McKay’s riff on William Stairs, nineteenth century military icon, reminded us—as the historian must—that the love of things military always has its uses. A Halifax boy wonder (two great African adventures before be died at 29), Stairs explored with Stanley and suppressed Katanga for the singular imperial brute King Leopold of Belgium. He was the local poster boy for the life of military adventure in the years leading up to the Boer War, and on into WWI.
And so it is again. Through the Afghanistan and Libyan adventures the nation’s relationship to our military has been redefined. We are not a peaceable kingdom. We owe our prosperity and freedom to the warriors, our nation’s heroes.
To what end? McKay sees an enhanced military as more than a throwback Conservative ideal. Their golden age, he says, is a mythical Canada of the 1920s—men were men, women were subservient, the family was the family and we all were industrious, respected authority, and went to war when we were told.
But the armed forces may be more than just another part of that quaint mosaic, McKay fears. If Canada can be recreated in an old/new Conservative image through democratic means, all the better. But if not…
McKay, who writes books like you and I write out our weekly shopping list, has authored, with Jamie Swift, the forthcoming Warrior nation: Re-branding Canada in a Fearful Age. Put it on your wish list.

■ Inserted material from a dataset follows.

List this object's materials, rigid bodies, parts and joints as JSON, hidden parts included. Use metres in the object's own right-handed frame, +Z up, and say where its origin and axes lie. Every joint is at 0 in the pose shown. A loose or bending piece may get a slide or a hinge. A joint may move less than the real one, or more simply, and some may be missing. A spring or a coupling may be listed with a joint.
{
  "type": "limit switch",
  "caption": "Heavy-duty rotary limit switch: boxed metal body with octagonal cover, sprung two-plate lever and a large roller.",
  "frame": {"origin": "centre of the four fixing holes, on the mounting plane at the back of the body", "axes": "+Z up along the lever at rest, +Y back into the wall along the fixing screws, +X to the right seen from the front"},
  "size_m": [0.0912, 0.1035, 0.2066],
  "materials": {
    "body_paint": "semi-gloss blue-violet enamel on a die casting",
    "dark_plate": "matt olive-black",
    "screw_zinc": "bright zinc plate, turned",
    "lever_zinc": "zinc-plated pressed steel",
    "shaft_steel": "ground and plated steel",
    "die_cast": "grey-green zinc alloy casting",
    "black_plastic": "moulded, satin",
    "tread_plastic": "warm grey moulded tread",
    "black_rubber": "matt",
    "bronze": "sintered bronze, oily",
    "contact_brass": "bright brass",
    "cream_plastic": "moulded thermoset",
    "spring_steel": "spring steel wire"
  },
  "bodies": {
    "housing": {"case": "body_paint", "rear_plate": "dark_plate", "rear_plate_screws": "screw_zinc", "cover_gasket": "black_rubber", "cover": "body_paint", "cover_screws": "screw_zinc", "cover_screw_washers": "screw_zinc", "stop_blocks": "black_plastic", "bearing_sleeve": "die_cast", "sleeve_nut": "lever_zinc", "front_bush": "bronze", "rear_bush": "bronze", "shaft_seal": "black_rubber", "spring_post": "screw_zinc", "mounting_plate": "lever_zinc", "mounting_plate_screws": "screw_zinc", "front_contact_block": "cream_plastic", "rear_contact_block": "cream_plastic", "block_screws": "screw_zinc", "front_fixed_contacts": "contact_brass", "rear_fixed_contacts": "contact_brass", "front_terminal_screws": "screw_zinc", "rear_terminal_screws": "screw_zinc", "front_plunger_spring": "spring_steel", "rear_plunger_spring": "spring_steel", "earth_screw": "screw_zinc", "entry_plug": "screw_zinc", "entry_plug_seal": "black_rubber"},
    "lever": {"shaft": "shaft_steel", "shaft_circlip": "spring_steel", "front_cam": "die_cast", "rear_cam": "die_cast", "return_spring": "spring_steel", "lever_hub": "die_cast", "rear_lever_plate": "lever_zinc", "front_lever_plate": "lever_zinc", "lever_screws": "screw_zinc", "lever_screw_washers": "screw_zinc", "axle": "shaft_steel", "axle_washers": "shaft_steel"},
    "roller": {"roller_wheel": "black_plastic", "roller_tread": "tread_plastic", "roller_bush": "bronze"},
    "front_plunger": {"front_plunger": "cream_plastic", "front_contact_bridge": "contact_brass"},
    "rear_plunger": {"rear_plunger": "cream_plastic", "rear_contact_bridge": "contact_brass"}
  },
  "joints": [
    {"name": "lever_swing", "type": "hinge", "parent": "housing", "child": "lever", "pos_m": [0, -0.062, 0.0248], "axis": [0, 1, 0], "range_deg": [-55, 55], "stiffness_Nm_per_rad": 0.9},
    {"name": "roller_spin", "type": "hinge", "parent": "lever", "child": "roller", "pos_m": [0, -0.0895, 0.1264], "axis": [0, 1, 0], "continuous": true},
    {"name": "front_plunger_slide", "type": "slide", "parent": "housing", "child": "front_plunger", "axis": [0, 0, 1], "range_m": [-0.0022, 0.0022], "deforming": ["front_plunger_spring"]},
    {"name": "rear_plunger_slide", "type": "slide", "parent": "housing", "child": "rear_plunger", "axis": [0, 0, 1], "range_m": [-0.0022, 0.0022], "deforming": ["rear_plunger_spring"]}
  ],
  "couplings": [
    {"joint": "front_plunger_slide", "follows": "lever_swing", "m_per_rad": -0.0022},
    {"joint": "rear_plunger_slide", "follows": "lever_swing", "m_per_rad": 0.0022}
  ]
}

A life measured in column inches?
In a one-newspaper town the proprietor of that paper wields enormous power—deciding what is news and what is not, of course, but also setting the tone and terms of public discourse.
The early-December passing of Graham Dennis, 57 years the publisher of the Chronicle Herald, merited more than passing note. And it certainly got more, much more.

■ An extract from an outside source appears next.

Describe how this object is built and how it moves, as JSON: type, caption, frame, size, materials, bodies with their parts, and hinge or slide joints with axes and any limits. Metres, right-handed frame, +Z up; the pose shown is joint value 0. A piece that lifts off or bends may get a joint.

Most of us end up six feet under. Even if Dennis is a candidate for resurrection, as several of his Chronicle Herald obituarists seemed to suggest, the weight of the prose under which he was buried will certainly keep him in the box for good. For the record—and it must have been a record—within five days of his passing we counted 144 column inches of news coverage (perhaps an editorial humorist intentionally rounded it all out to a gross), 52½ column inches of opinion pieces, 342 square inches of photos, one editorial, two editorial cartoons, and two obituaries totalling 36 inches.

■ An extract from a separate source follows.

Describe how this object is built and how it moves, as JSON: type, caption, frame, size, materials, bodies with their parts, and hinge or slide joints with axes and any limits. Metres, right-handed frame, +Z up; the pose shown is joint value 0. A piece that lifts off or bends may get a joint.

Many of the dozens who wrote, or who were quoted, reflected on Dennis’s fine personal qualities: his generosity, civility, caring. None save New Brunswick tycoon Arthur Irving—no stranger to poor newspapers—claimed that the Dennis proprietorship gave us good journalism.
On this, the record is official, and clear. The Uncertain Mirror, the 1970 Canadian Senate Report on Canadian Newspapers, singled out the Dennis family newspapers (the Chronicle-Herald and the Mail Star at the time) for their most scathing critique, beginning, "[T]here is probably no large Canadian city that is so badly served by its newspapers….there is probably no news organization in the country that has managed to achieve such an intimate and uncritical relationship with the local power-structure, or has grown so indifferent to the needs of its readers.”
The Senate Report cited “lazy, uncaring journalism,” saying, “[T]he flatulent nature of the Dennis editorial product supports the view that something very close to news suppression frequently takes place….We find it ironic, and a little sad, that the Chronicle-Herald prides itself on being a direct descendent of the Novascotian published by Joseph Howe, the father of Canada’s free and responsible press.”
The Herald papers improved with time. When the Halifax Daily News was in full flower, from the late 1980s to 2008, the Chronicle Herald’s reporting was crisper, the writing better, and opinion less uniformly corrosive.
But that was then. Now that Halifax has slipped back to a single daily published paper of note, the Herald’s news room is much smaller, and independent intelligent commentary a stranger. (The cartoons are still great. Always were.) Lost dogs, cats up trees, crime and family tragedies dominate the front page.
If the Canadian Senate of today dared a serious study on the state of newspapers in Canada, Halifax would again be among those considered least well served.